Work to complete
The records below should be written out again, exactly.

CAD and scene scripts:
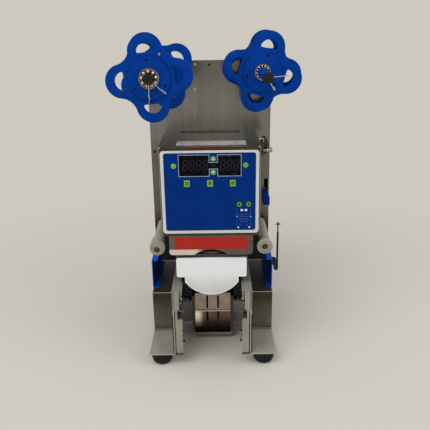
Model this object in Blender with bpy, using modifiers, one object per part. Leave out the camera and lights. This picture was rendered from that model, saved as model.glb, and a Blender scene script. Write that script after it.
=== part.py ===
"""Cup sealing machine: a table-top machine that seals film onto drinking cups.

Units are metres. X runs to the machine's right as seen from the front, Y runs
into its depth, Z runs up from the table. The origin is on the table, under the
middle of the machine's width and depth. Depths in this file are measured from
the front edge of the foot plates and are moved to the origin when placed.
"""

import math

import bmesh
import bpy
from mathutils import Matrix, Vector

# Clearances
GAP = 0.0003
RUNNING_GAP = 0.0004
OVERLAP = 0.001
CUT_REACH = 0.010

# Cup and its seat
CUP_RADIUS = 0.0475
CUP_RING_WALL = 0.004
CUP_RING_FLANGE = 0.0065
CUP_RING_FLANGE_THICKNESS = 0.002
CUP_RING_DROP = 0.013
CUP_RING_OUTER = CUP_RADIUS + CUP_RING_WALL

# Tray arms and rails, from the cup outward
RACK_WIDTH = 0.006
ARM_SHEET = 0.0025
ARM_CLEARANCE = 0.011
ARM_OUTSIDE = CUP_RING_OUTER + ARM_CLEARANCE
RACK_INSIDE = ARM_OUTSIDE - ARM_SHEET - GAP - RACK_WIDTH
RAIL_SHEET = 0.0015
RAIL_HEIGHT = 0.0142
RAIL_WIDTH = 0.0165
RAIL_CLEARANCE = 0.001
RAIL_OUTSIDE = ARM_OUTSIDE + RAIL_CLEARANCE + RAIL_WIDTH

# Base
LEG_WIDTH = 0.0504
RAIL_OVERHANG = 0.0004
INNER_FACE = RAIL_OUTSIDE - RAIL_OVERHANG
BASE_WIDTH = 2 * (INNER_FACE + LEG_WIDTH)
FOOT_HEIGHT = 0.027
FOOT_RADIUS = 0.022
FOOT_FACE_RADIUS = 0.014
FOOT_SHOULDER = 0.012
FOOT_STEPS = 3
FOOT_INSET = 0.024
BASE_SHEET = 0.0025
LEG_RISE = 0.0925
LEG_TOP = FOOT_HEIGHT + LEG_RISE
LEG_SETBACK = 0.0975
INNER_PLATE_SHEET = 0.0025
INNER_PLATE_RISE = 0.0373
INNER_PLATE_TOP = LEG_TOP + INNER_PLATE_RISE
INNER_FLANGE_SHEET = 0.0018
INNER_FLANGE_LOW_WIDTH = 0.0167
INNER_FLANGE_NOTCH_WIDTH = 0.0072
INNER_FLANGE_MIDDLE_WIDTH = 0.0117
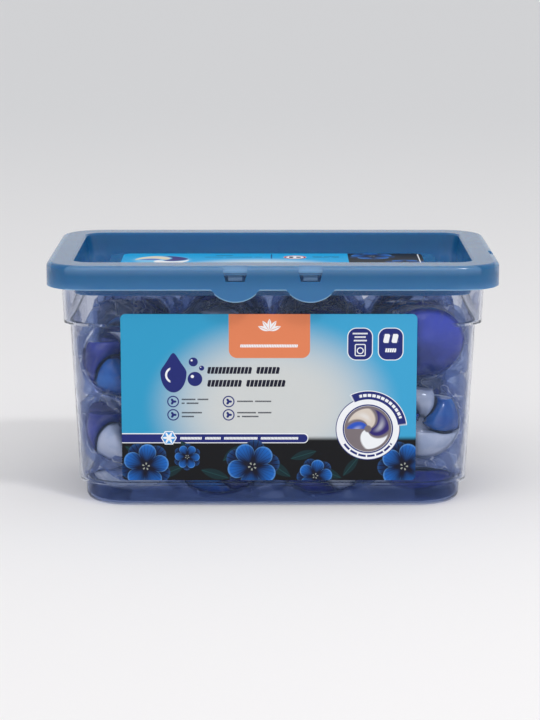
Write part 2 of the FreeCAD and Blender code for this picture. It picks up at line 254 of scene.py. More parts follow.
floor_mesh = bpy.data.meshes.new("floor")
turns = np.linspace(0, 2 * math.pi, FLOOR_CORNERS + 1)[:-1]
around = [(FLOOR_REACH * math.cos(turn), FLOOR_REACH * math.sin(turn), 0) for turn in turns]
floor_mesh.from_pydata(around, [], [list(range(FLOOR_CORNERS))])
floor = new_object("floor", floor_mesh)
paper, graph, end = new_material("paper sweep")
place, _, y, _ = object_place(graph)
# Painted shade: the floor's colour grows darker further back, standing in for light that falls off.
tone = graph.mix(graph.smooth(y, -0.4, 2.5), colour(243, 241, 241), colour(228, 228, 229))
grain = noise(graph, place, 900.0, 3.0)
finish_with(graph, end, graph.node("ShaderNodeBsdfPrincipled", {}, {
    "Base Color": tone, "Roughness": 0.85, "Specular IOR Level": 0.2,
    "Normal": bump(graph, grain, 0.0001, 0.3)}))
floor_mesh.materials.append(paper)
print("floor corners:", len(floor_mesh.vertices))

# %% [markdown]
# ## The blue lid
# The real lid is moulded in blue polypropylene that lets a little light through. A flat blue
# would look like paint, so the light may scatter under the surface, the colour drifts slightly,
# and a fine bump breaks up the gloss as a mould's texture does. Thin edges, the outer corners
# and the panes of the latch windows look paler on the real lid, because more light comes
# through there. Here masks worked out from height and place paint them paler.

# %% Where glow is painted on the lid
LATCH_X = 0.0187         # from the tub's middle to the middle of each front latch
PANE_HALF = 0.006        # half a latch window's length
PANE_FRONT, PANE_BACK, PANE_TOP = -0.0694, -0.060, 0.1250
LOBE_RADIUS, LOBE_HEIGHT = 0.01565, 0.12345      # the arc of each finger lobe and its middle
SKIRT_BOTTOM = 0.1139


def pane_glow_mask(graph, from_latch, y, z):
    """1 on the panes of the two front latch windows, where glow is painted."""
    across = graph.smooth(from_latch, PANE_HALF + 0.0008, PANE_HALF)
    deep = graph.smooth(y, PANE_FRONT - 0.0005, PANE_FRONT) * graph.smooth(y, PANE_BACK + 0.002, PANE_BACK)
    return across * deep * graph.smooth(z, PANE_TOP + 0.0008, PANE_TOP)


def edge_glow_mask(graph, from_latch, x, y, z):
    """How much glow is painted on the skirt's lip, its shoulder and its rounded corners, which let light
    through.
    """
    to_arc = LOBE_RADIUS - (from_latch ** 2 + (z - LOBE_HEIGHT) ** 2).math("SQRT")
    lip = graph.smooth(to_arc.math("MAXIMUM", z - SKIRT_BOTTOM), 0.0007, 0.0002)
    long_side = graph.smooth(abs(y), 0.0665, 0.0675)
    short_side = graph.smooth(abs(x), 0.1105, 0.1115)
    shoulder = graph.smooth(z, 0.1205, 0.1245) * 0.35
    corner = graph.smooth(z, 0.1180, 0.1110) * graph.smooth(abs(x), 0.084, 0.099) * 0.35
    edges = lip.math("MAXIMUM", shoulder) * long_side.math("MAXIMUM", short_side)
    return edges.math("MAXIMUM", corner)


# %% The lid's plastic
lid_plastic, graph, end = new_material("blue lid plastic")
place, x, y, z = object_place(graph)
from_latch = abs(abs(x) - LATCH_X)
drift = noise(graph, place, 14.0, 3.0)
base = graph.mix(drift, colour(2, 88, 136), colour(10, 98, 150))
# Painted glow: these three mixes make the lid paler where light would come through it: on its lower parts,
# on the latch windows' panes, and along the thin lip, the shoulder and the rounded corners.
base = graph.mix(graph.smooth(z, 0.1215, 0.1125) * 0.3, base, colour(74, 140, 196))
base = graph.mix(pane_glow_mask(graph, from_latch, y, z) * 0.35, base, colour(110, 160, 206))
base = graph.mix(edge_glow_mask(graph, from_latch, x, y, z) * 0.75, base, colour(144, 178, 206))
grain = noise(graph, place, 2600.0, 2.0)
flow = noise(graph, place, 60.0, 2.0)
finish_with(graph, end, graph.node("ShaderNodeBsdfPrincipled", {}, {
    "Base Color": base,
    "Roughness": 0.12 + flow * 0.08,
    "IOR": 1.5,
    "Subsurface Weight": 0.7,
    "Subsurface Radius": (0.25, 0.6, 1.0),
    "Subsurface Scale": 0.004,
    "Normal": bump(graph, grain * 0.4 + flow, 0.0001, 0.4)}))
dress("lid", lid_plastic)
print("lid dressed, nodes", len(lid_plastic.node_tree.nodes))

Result
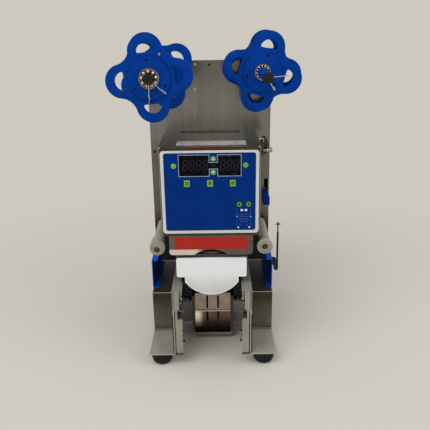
Model this object in Blender with bpy, using modifiers, one object per part. Leave out the camera and lights. This picture was rendered from that model, saved as model.glb, and a Blender scene script. Write that script after it.
=== part.py ===
"""Cup sealing machine: a table-top machine that seals film onto drinking cups.

Units are metres. X runs to the machine's right as seen from the front, Y runs
into its depth, Z runs up from the table. The origin is on the table, under the
middle of the machine's width and depth. Depths in this file are measured from
the front edge of the foot plates and are moved to the origin when placed.
"""

import math

import bmesh
import bpy
from mathutils import Matrix, Vector

# Clearances
GAP = 0.0003
RUNNING_GAP = 0.0004
OVERLAP = 0.001
CUT_REACH = 0.010

# Cup and its seat
CUP_RADIUS = 0.0475
CUP_RING_WALL = 0.004
CUP_RING_FLANGE = 0.0065
CUP_RING_FLANGE_THICKNESS = 0.002
CUP_RING_DROP = 0.013
CUP_RING_OUTER = CUP_RADIUS + CUP_RING_WALL

# Tray arms and rails, from the cup outward
RACK_WIDTH = 0.006
ARM_SHEET = 0.0025
ARM_CLEARANCE = 0.011
ARM_OUTSIDE = CUP_RING_OUTER + ARM_CLEARANCE
RACK_INSIDE = ARM_OUTSIDE - ARM_SHEET - GAP - RACK_WIDTH
RAIL_SHEET = 0.0015
RAIL_HEIGHT = 0.0142
RAIL_WIDTH = 0.0165
RAIL_CLEARANCE = 0.001
RAIL_OUTSIDE = ARM_OUTSIDE + RAIL_CLEARANCE + RAIL_WIDTH

# Base
LEG_WIDTH = 0.0504
RAIL_OVERHANG = 0.0004
INNER_FACE = RAIL_OUTSIDE - RAIL_OVERHANG
BASE_WIDTH = 2 * (INNER_FACE + LEG_WIDTH)
FOOT_HEIGHT = 0.027
FOOT_RADIUS = 0.022
FOOT_FACE_RADIUS = 0.014
FOOT_SHOULDER = 0.012
FOOT_STEPS = 3
FOOT_INSET = 0.024
BASE_SHEET = 0.0025
LEG_RISE = 0.0925
LEG_TOP = FOOT_HEIGHT + LEG_RISE
LEG_SETBACK = 0.0975
INNER_PLATE_SHEET = 0.0025
INNER_PLATE_RISE = 0.0373
INNER_PLATE_TOP = LEG_TOP + INNER_PLATE_RISE
INNER_FLANGE_SHEET = 0.0018
INNER_FLANGE_LOW_WIDTH = 0.0167
INNER_FLANGE_NOTCH_WIDTH = 0.0072
INNER_FLANGE_MIDDLE_WIDTH = 0.0117
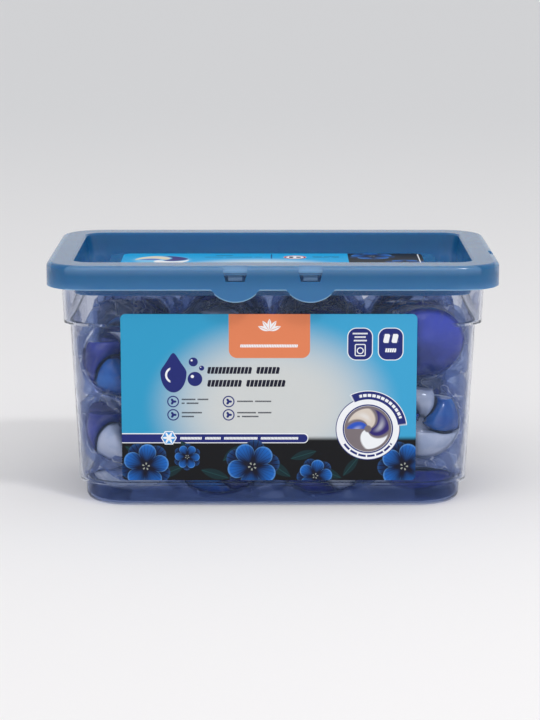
Write part 2 of the FreeCAD and Blender code for this picture. It picks up at line 254 of scene.py. More parts follow.
floor_mesh = bpy.data.meshes.new("floor")
turns = np.linspace(0, 2 * math.pi, FLOOR_CORNERS + 1)[:-1]
around = [(FLOOR_REACH * math.cos(turn), FLOOR_REACH * math.sin(turn), 0) for turn in turns]
floor_mesh.from_pydata(around, [], [list(range(FLOOR_CORNERS))])
floor = new_object("floor", floor_mesh)
paper, graph, end = new_material("paper sweep")
place, _, y, _ = object_place(graph)
# Painted shade: the floor's colour grows darker further back, standing in for light that falls off.
tone = graph.mix(graph.smooth(y, -0.4, 2.5), colour(243, 241, 241), colour(228, 228, 229))
grain = noise(graph, place, 900.0, 3.0)
finish_with(graph, end, graph.node("ShaderNodeBsdfPrincipled", {}, {
    "Base Color": tone, "Roughness": 0.85, "Specular IOR Level": 0.2,
    "Normal": bump(graph, grain, 0.0001, 0.3)}))
floor_mesh.materials.append(paper)
print("floor corners:", len(floor_mesh.vertices))

# %% [markdown]
# ## The blue lid
# The real lid is moulded in blue polypropylene that lets a little light through. A flat blue
# would look like paint, so the light may scatter under the surface, the colour drifts slightly,
# and a fine bump breaks up the gloss as a mould's texture does. Thin edges, the outer corners
# and the panes of the latch windows look paler on the real lid, because more light comes
# through there. Here masks worked out from height and place paint them paler.

# %% Where glow is painted on the lid
LATCH_X = 0.0187         # from the tub's middle to the middle of each front latch
PANE_HALF = 0.006        # half a latch window's length
PANE_FRONT, PANE_BACK, PANE_TOP = -0.0694, -0.060, 0.1250
LOBE_RADIUS, LOBE_HEIGHT = 0.01565, 0.12345      # the arc of each finger lobe and its middle
SKIRT_BOTTOM = 0.1139


def pane_glow_mask(graph, from_latch, y, z):
    """1 on the panes of the two front latch windows, where glow is painted."""
    across = graph.smooth(from_latch, PANE_HALF + 0.0008, PANE_HALF)
    deep = graph.smooth(y, PANE_FRONT - 0.0005, PANE_FRONT) * graph.smooth(y, PANE_BACK + 0.002, PANE_BACK)
    return across * deep * graph.smooth(z, PANE_TOP + 0.0008, PANE_TOP)


def edge_glow_mask(graph, from_latch, x, y, z):
    """How much glow is painted on the skirt's lip, its shoulder and its rounded corners, which let light
    through.
    """
    to_arc = LOBE_RADIUS - (from_latch ** 2 + (z - LOBE_HEIGHT) ** 2).math("SQRT")
    lip = graph.smooth(to_arc.math("MAXIMUM", z - SKIRT_BOTTOM), 0.0007, 0.0002)
    long_side = graph.smooth(abs(y), 0.0665, 0.0675)
    short_side = graph.smooth(abs(x), 0.1105, 0.1115)
    shoulder = graph.smooth(z, 0.1205, 0.1245) * 0.35
    corner = graph.smooth(z, 0.1180, 0.1110) * graph.smooth(abs(x), 0.084, 0.099) * 0.35
    edges = lip.math("MAXIMUM", shoulder) * long_side.math("MAXIMUM", short_side)
    return edges.math("MAXIMUM", corner)


# %% The lid's plastic
lid_plastic, graph, end = new_material("blue lid plastic")
place, x, y, z = object_place(graph)
from_latch = abs(abs(x) - LATCH_X)
drift = noise(graph, place, 14.0, 3.0)
base = graph.mix(drift, colour(2, 88, 136), colour(10, 98, 150))
# Painted glow: these three mixes make the lid paler where light would come through it: on its lower parts,
# on the latch windows' panes, and along the thin lip, the shoulder and the rounded corners.
base = graph.mix(graph.smooth(z, 0.1215, 0.1125) * 0.3, base, colour(74, 140, 196))
base = graph.mix(pane_glow_mask(graph, from_latch, y, z) * 0.35, base, colour(110, 160, 206))
base = graph.mix(edge_glow_mask(graph, from_latch, x, y, z) * 0.75, base, colour(144, 178, 206))
grain = noise(graph, place, 2600.0, 2.0)
flow = noise(graph, place, 60.0, 2.0)
finish_with(graph, end, graph.node("ShaderNodeBsdfPrincipled", {}, {
    "Base Color": base,
    "Roughness": 0.12 + flow * 0.08,
    "IOR": 1.5,
    "Subsurface Weight": 0.7,
    "Subsurface Radius": (0.25, 0.6, 1.0),
    "Subsurface Scale": 0.004,
    "Normal": bump(graph, grain * 0.4 + flow, 0.0001, 0.4)}))
dress("lid", lid_plastic)
print("lid dressed, nodes", len(lid_plastic.node_tree.nodes))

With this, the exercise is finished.